Ok, I started this guestbook because I couldn't find one already for Webern so here it is.
I'm not as familiar with Webern's music but I've heard all of it. The music has a high sense of detail and focus, to me I see that a lot of focus has gone into his output. The Passacaglia (op 1) has an immense sense of power, 6 pieces for orchestra was (in areas) a proto-Varese, the symphony is fantastic, the string quartets are very well crafted, the vocal music is strong too. 
Share your thoughts here! :tiphat:


----------



## Chronochromie (May 17, 2014)

http://www.talkclassical.com/29604-anton-webern.html


----------



## Xenakiboy (May 8, 2016)

Chronochromie said:


> http://www.talkclassical.com/29604-anton-webern.html


Thanks! it couldn't find that at all


----------



## Chronochromie (May 17, 2014)

Xenakiboy said:


> Thanks! it couldn't find that at all


The search engine of the forum isn't the best. I just googled "Talk Classical Anton Webern" to find it.


----------



## Balthazar (Aug 30, 2014)

There is also a sticky at the top of the Composer Guestbook sub-forum that includes a regularly updated index of all extant guestbooks.


----------



## SeptimalTritone (Jul 7, 2014)

Xenakiboy said:


> Ok, I started this guestbook because I couldn't find one already for Webern so here it is.
> I'm not as familiar with Webern's music but I've heard all of it.
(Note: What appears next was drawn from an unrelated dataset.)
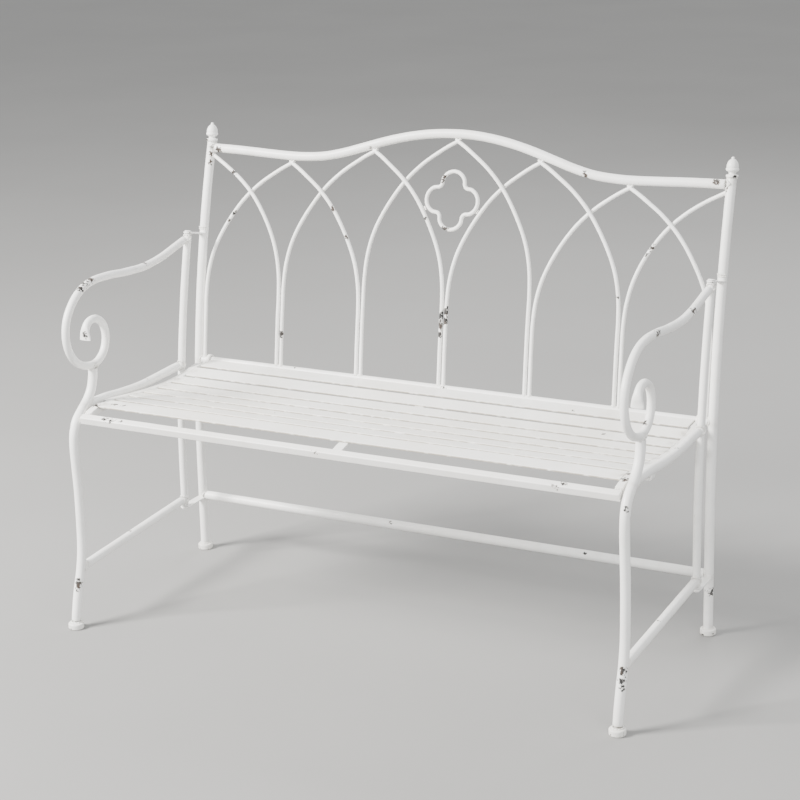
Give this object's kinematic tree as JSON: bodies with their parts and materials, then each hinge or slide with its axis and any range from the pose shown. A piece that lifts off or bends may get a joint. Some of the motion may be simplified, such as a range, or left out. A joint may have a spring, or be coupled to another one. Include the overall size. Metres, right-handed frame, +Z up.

The music has a high sense of detail and focus, to me I see that a lot of focus has gone into his output. The Passacaglia (op 1) has an immense sense of power, 6 pieces for orchestra was (in areas) a proto-Varese, the symphony is fantastic, the string quartets are very well crafted, the vocal music is strong too.
> Share your thoughts here! :tiphat:


I agree, in the pieces for orchestra the orchestra is treated in a highly novel way with the surfacing of individual colors, in an almost musique conrete manner.


----------



## Pugg (Aug 8, 2014)

Xenakiboy said:


> Thanks! it couldn't find that at all


That's why they invented : Advanced Search .


----------



## Reichstag aus LICHT (Oct 25, 2010)

Xenakiboy said:


> Thanks! it couldn't find that at all


It is Webern, after all; blink and you miss it.


----------



## Xenakiboy (May 8, 2016)

Balthazar said:


> There is also a sticky at the top of the Composer Guestbook sub-forum that includes a regularly updated index of all extant guestbooks.


Thanks for the tip!


----------